Most of the Catholic Church’s history has been that of a wildly successful political machine. As with any such institution, money was never far behind. The gilt adorning St. Peter’s Basilica — or the $7 billion currently in the Vatican bank — readily contrasts the Pope’s strong words about capitalism with his Church’s history of very much succeeding with the “economics of exclusion.”

But for the past few centuries, things have been changing. Whereas the powerful banking, military, and cultural institutions of the Western world had previously leveraged the Church to accomplish their agendas (imperialism comes to mind), the introduction of economic theory during the Enlightenment suddenly offered people a more direct excuse for expanding enterprises and accumulating money. Power structures — especially governments — gradually swapped the pursuit of heaven with the pursuit of wealth as the basis of their ethical systems, and the larger society followed. Pope Francis’s decision to take his formerly powerful Church in a decidedly non-powerful direction — helping the helpless — is a concession to that change.
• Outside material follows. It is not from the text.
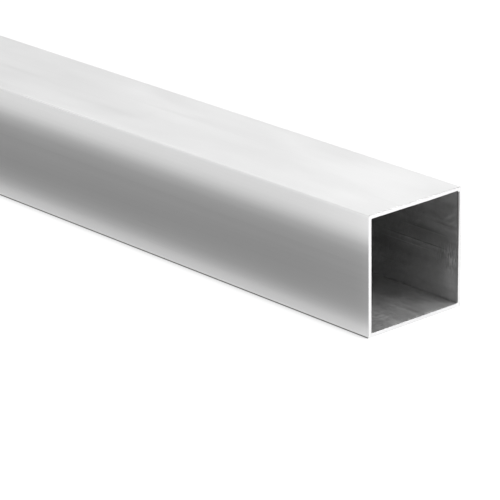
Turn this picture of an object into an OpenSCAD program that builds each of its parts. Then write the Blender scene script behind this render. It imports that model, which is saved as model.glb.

In the document, Francis criticizes the results, if not the utopian goals, of unrestrained capitalism. In doing so, he seems to acknowledge the specter as something of equal stature to his own Catholicism — equal and opposite, that is. He regards our consumerist culture not as the product of poor discipline and weak morality, but, correctly and perceptively, as a self-contained system of ethics unto itself.

"Today everything comes under the laws of competition and the survival of the fittest, where the powerful feed upon the powerless,” he laments. “As a consequence, masses of people find themselves excluded and marginalized: without work, without possibilities, without any means of escape. It is no longer simply about exploitation and oppression, but something new."
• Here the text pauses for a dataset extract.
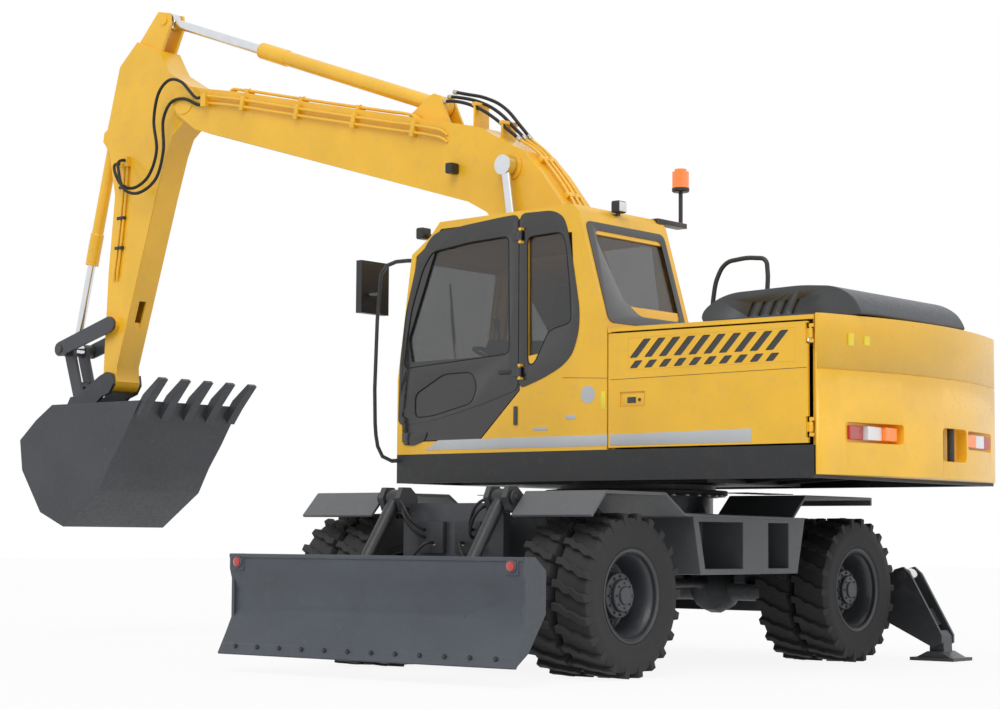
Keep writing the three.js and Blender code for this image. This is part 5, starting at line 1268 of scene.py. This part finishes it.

Francis hints at this new thing in a section titled, “No to the new idolatry of money.” In it, he describes a growing religiosity that has sprung up around the central tenets of capitalism.

“They reject the right of states, charged with vigilance for the common good, to exercise any form of control,” he wrote. “A new tyranny is thus born, invisible and often virtual, which unilaterally and relentlessly imposes its own laws and rules… In this system, which tends to devour everything which stands in the way of increased profits, whatever is fragile, like the environment, is defenseless before the interests of a deified market, which become the only rule.”

This is interesting: a “deified market.” As presented here and elsewhere in the document, this religious terminology comes off as a withering but entirely appropriate aspersion, cast by the Pope, on the radical right's devotion to laissez-faire economics. It denigrates the political philosophy of the market — espoused in philosophies such as libertarianism, Objectivism, and anarcho-capitalism — to the level of a common superstition like any other. It says, Rail against your imagined devils as much as you want—Keynesianism, regulation, taxes — your gospel and your proof is as imagined as any religion's.

"Some people…assume that economic growth, encouraged by a free market, will inevitably succeed in bringing about greater justice and inclusiveness in the world. This opinion, which has never been confirmed by the facts, expresses a crude and naïve trust in the goodness of those wielding economic power and in the sacralized workings of the prevailing economic system.” The “sacralized workings” of the market! The irony is that the critic offering this insult is the world’s largest single purveyor of sacralized superstition, but the point stands.

By taking on capitalism and its most pious adherents, Pope Francis hasn’t so much written a leftist tract as provoked an interesting confrontation with the ethical system that has supplanted his Church’s influence in our world. The Beatitudes have never harmonized with the ethics of profit maximization, but until Tuesday, they had also never been as starkly contrasted.